Despite my determination to reduce sugar, I’ll take the real stuff over any of those sugar substitutes that may someday evoke the same what-were-we-thinking response that a can of saccharin-dense Tab now does. (Fun fact: I lost a day of vacation and an absurd amount of money this summer sitting in a Cape Cod animal hospital after our dog got into a bag of full-calorie Godiva truffles made with the sugar substitute xylitol, which is toxic to dogs.)

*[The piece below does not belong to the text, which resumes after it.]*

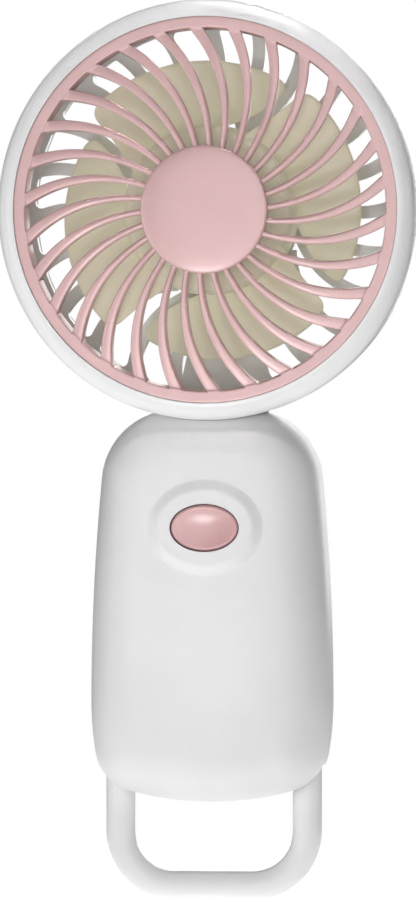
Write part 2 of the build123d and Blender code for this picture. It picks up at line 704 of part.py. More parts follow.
# ---------------------------------------------------------------- circuit board and its parts
with BuildPart() as circuit_board:
    block((-BOARD_HALF_W, BOARD_HALF_W), (BOARD_FRONT, BOARD_BACK), (BOARD_LOW, BOARD_HIGH))
    fillet(circuit_board.edges().filter_by(Axis.Y), radius=2)
    bars(BOARD_SCREWS, 1.0, BOARD_FRONT - 1, BOARD_BACK + 1, mode=Mode.SUBTRACT)
    circuit_board.part.label = "circuit_board"

with BuildPart() as control_chips:
    for x, z, width, height in ((-3, 2, 5, 6), (5, -8, 4, 4), (-6, -16, 4.5, 5)):
        across, up = (x - width / 2, x + width / 2), (z - height / 2, z + height / 2)
        block(across, (BOARD_BACK, BOARD_BACK + 1.2), up)
    control_chips.part.label = "control_chips"

with BuildPart() as charge_inductor:
    block((3, 9), (BOARD_BACK, BOARD_BACK + 2.6), (-21, -15))
    fillet(charge_inductor.edges().filter_by(Axis.Y), radius=1.2)
    charge_inductor.part.label = "charge_inductor"

with BuildPart() as wire_connectors:
    for x in (0, 7.5):
        block((x - 3, x + 3), (BOARD_BACK, BOARD_BACK + 2.8), (12.0, 16.0))
    wire_connectors.part.label = "wire_connectors"

with BuildPart() as usb_socket:
    with BuildSketch(Plane.XY.offset(USB_LOW)):
        with Locations((0, usb_y)):
            SlotOverall(USB_W, USB_H)
            offset(amount=-0.3, mode=Mode.SUBTRACT)
    extrude(amount=USB_L)
    with BuildSketch(Plane.XY.offset(USB_LOW + USB_L - 1)):
        with Locations((0, usb_y)):
            SlotOverall(USB_W, USB_H)
    extrude(amount=1)
    usb_socket.part.label = "usb_socket"

with BuildPart() as usb_tongue:
    block((-3.3, 3.3), (usb_y - 0.35, usb_y + 0.35), (USB_LOW + 0.8, USB_LOW + USB_L - 1))
    usb_tongue.part.label = "usb_tongue"

with BuildPart() as board_screws:
    bars(BOARD_SCREWS, 0.74, BOARD_FRONT - 3.3, BOARD_BACK)
    bars(BOARD_SCREWS, 1.6, BOARD_BACK, BOARD_BACK + 1.1)
    board_screws.part.label = "board_screws"


# ---------------------------------------------------------------- battery
CELL_TOP = CELL_Z + CELL[2] / 2

with BuildPart() as battery_cell:
    with Locations((0, CELL_Y, CELL_Z)):
        Box(*CELL)
    fillet(battery_cell.edges().filter_by(Axis.Z), radius=2.2)
    battery_cell.part.label = "battery_cell"

with BuildPart() as battery_board:
    block((-12, 12), (CELL_Y - 2.4, CELL_Y + 1.6), (CELL_TOP, CELL_TOP + 1.2))
    battery_board.part.label = "battery_board"

with BuildPart() as battery_pad:
    block((-12, 12), (CELL_Y + CELL[1] / 2, BACK_Y - WALL), (CELL_Z - 18, CELL_Z + 18))
    battery_pad.part.label = "battery_pad"


# ---------------------------------------------------------------- wires inside
def wire(route, bends, radius=0.5):
    """One round wire along a route with rounded bends."""
    with BuildPart() as lead:
        with BuildLine() as path:
            FilletPolyline(*route, radius=bends)
        start = path.line
        with BuildSketch(Plane(origin=start @ 0, z_dir=start % 0)):
            Circle(radius)
        sweep()
    return lead.part


with BuildPart() as motor_wires:
    for x in (-1.2, 0, 1.2):
        add(
            wire(
                [
                    (x, 5.2, HEAD_Z - 12.4),
                    (x, 9.12, HEAD_Z - 12.4),
                    (x, 9.12, 45.0),
                    (x, 3.2, 43.2),
                    (x, 3.2, 38.5),
                    (x, -3.2, 33.0),
                    (x, -3.2, 16.0),
                ],
                1.2,
            )
        )
    motor_wires.part.label = "motor_wires"

with BuildPart() as battery_wires:
    for x in (6.5, 8.5):
        add(
            wire(
                [
                    (x, CELL_Y - 1.4, CELL_TOP + 1.2),
                    (x, CELL_Y - 1.4, CELL_TOP + 3.0),
                    (x, -3.2, CELL_TOP + 1.0),
                    (x, -3.2, 16.0),
                ],
                1.1,
            )
        )
    battery_wires.part.label = "battery_wires"


# ---------------------------------------------------------------- stand loop
with BuildPart() as stand_loop:
    with BuildLine(Plane(origin=(0, SEAM_Y, 0), x_dir=(1, 0, 0), z_dir=(0, -1, 0))) as bail:
        FilletPolyline(
            (-LOOP_HALF_W, PIVOT_Z),
            (-LOOP_HALF_W, LOOP_FOOT),
            (LOOP_HALF_W, LOOP_FOOT),
            (LOOP_HALF_W, PIVOT_Z),
            radius=LOOP_CORNER,
        )
    with BuildSketch(Plane(origin=(-LOOP_HALF_W, SEAM_Y, PIVOT_Z), z_dir=(0, 0, -1))):
        Circle(LOOP_BAR / 2)
    sweep()
    for eye_side in (-LOOP_HALF_W, LOOP_HALF_W):
        with Locations(Location((eye_side, SEAM_Y, PIVOT_Z), (0, 90, 0))):
            Cylinder(EYE_R, LOOP_BAR - 0.1)
            Cylinder(PIN_R + RUN_GAP, LOOP_BAR + 1, mode=Mode.SUBTRACT)
    stand_loop.part.label = "stand_loop"

with BuildPart() as loop_pins:
    for pin_side in both_sides(SLOT_IN - CHEEK + 0.1, SLOT_OUT + 0.7):
        with Locations(Location(((pin_side[0] + pin_side[1]) / 2, SEAM_Y, PIVOT_Z), (0, 90, 0))):
            Cylinder(PIN_R - 0.01, pin_side[1] - pin_side[0])
    loop_pins.part.label = "loop_pins"

with BuildPart() as loop_washers:
    for washer_side in both_sides(SLOT_IN + 0.02, SLOT_IN + 0.52):
        with Locations(Location(((washer_side[0] + washer_side[1]) / 2, SEAM_Y, PIVOT_Z), (0, 90, 0))):
            Cylinder(2.7, 0.5)
            Cylinder(PIN_R + 0.02, 1, mode=Mode.SUBTRACT)
    loop_washers.part.label = "loop_washers"


# ---------------------------------------------------------------- files
PIECES = (
    front_ring, front_grille, grille_cap, rear_housing, rear_grille, impeller, rotor_yoke,
    magnet_ring, rotor_shaft, shaft_clip, motor_bearings, motor_base, motor_screws, stator_core,
    stator_coils, motor_board, motor_wires, front_shell, rear_shell, body_screws, button,
    switch_plunger, switch_body, circuit_board, control_chips, charge_inductor, wire_connectors,
    usb_socket, usb_tongue, board_screws, battery_cell, battery_board, battery_pad, battery_wires,
    stand_loop, loop_pins, loop_washers,
)

os.makedirs("parts", exist_ok=True)
for piece in PIECES:
    export_step(piece.part, f"parts/{piece.part.label}.step")
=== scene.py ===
"""Handheld electric fan: materials, detailed pieces, studio light, camera and floor.

Lengths are in mm until a mesh or a light is made. The fan blows towards -Y and its impeller turns about
an axis along Y at the height HEAD_Z.
"""
import bmesh
import bpy
import json
from math import atan2, cos, degrees, dist, hypot, pi, radians, sin, sqrt
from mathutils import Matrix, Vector


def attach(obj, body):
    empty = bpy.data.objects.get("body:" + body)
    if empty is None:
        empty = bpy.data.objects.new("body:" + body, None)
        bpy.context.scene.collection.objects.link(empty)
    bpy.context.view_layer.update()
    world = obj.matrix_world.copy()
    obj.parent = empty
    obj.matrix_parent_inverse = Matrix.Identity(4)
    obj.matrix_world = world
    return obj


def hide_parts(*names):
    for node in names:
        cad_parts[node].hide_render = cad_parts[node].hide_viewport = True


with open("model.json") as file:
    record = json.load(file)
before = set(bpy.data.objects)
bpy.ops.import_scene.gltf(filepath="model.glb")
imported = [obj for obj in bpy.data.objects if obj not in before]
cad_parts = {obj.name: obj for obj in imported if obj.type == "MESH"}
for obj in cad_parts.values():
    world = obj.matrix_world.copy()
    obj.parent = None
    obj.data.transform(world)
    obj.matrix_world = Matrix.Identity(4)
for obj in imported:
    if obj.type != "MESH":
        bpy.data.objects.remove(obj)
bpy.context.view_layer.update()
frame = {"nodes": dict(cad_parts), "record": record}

MM = 0.001
WELD = 0.002  # points of a mesh that are closer than this become one
RECORD = frame["record"]
SLOT_OF = {part["node"]: part["material_slot"] for part in RECORD["subparts"]}
BODIES = RECORD["behaviour"]["bodies"]
PIVOTS = {joint["name"]: joint["pos_m"] for joint in RECORD["behaviour"]["joints"] if "pos_m" in joint}
HEAD_Z = PIVOTS["fan_spin"][2] / MM
LOOP_Y, LOOP_Z = (place / MM for place in PIVOTS["loop_swing"][1:])


# ---------------------------------------------------------------- mesh helpers
def make_object(name, verts, faces, material, sharp=35):
    """A mesh object from points in mm, its double points joined and its normals made consistent."""
    mesh = bpy.data.meshes.new(name)
    mesh.from_pydata([(x * MM, y * MM, z * MM) for x, y, z in verts], [], faces)
    bm = bmesh.new()
    bm.from_mesh(mesh)
    bmesh.ops.remove_doubles(bm, verts=bm.verts, dist=WELD * MM)
    bmesh.ops.dissolve_degenerate(bm, edges=bm.edges, dist=WELD * MM / 4)
    bmesh.ops.recalc_face_normals(bm, faces=bm.faces)
    bm.to_mesh(mesh)
    bm.free()
    for face in mesh.polygons:
        face.use_smooth = True
    mesh.set_sharp_from_angle(angle=radians(sharp))
    mesh.materials.append(material)
    obj = bpy.data.objects.new(name, mesh)
    bpy.context.scene.collection.objects.link(obj)
    return obj


def stand_in(name, node, shape, sharp=35):
    """An object that rides with a CAD node's body and is shown instead of it, in the node's material."""
    obj = make_object(name, *shape, MATERIALS[SLOT_OF[node]], sharp)
    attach(obj, next(body for body, nodes in BODIES.items() if node in nodes))
    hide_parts(node)


def polar(radius, angle):
    """A point at an angle in degrees from the first axis."""
    return radius * cos(radians(angle)), radius * sin(radians(angle))


def arc(middle, radius, first, last, steps):
    """Points of an arc between two angles in degrees."""
    turns = [polar(radius, first + (last - first) * i / steps) for i in range(steps + 1)]
    return [(middle[0] + a, middle[1] + b) for a, b in turns]


def bend(start, corner, end, t):
    """A point of the curve that leaves start towards the corner and arrives at end from it."""
    return tuple((1 - t) ** 2 * p + 2 * t * (1 - t) * c + t * t * q for p, c, q in zip(start, corner, end))


def rounded(points, steps=5):
    """A closed outline from (a, b, radius) corners, each corner rounded by a short curve."""
    out = []
    for i, (a, b, radius) in enumerate(points):
        if not radius:
            out.append((a, b))
            continue
        ends = []
        for other in (points[i - 1], points[(i + 1) % len(points)]):
            da, db = other[0] - a, other[1] - b
            length = hypot(da, db)
            reach = min(radius, length * 0.49)
            ends.append((a + da / length * reach, b + db / length * reach))
        out += [bend(ends[0], (a, b), ends[1], step / steps) for step in range(steps + 1)]
    return out


def wound(outline, steps, place):
    """A closed outline of (radius, along) turned about an axis; place(along, a, b) puts a point in space."""
    verts, faces = [], []
    count = len(outline)
    for i in range(steps):
        turn = 2 * pi * i / steps
        verts += [place(along, radius * cos(turn), radius * sin(turn)) for radius, along in outline]
        j = (i + 1) % steps
        for k in range(count):
            n = (k + 1) % count
            on_axis = outline[k][0] < 1e-6 and outline[n][0] < 1e-6
            if not on_axis:
                faces.append((i * count + k, i * count + n, j * count + n, j * count + k))
    return verts, faces


def lathe(outline, steps=160):
    """A closed outline of (radius, y) turned about the impeller's axis."""
    return wound(outline, steps, lambda y, x, z: (x, y, HEAD_Z + z))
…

What have I been eating? For breakfast, I generally have either an egg white omelet or a piece of toasted sprouted-grain bread with a banana and some Teddie chunky natural peanut butter. For lunch, I’ll have a big salad with some kind of protein or dust off my father’s recipe for a great Lebanese lentil dish called mujadara. For dinner, I’ve been motivated to experiment more in the kitchen, producing some tasty dishes like scallops with cilantro and grilled asparagus or clams with peppers and whole wheat linguini.

After a couple of months on this diet, we’ve all been pretty happy with the results. (I don’t weigh myself often, but the last time I did, I had dropped about a dozen pounds since the start of the year.) Most important, we all feel healthier.

What makes me most hopeful is that, for three reasons, it feels more sustainable than other diets. First, it offers enough variety to keep it from becoming boring and enough flexibility to allow each of us to tailor it as we see fit. Second, we’ve made changes to our kitchen and pantry to make it easier for us to make good decisions consistently. When you open our fridge, you now find a tower of Tupperware (which we continually replenish) containing a host of prepped fresh veggies, so we can quickly and easily make a tasty salad — and baby carrots and cut cukes to dip into hummus or salsa rather than using chips. When you open our cupboard, the boxes of crackers and sleeves of cookies have been pushed to the back, fronted by mason jars containing a variety of nuts. We try to keep plenty of avocados on hand — cut one in half, sprinkle some Everything Bagel seasoning over it, and you’ve got a delicious snack. Finally, this diet feels sustainable because we have deliberately set a low bar for special occasions. Is it a holiday or someone’s birthday? Are we on a trip or is a friend visiting from out of town? Or are we just out to eat at a favorite restaurant? If so, everyone is entitled to a hall pass — meats, sweets, whatever you choose. And so far those allowances haven’t derailed any of us from sticking with the program at home.

By embracing the concept of minimum deprivation for maximum benefit, and by building in levers that allow us to celebrate without guilt, I hope we’ll be able to turn this diet into a lifestyle. But the truth is, I have no idea if we’ll be able to stick with it — or if what worked for my family this summer will work for yours.

One of the problems with diets is that there are too many dry drunks around — people who found a way to drop some weight and now want to force everyone else to see the light. To anyone who lectures you with certitude, instead of humility, about what you should be eating, I would invoke the unforgettable words of Freelee the Banana Girl: “Get the [expletive] out of here.”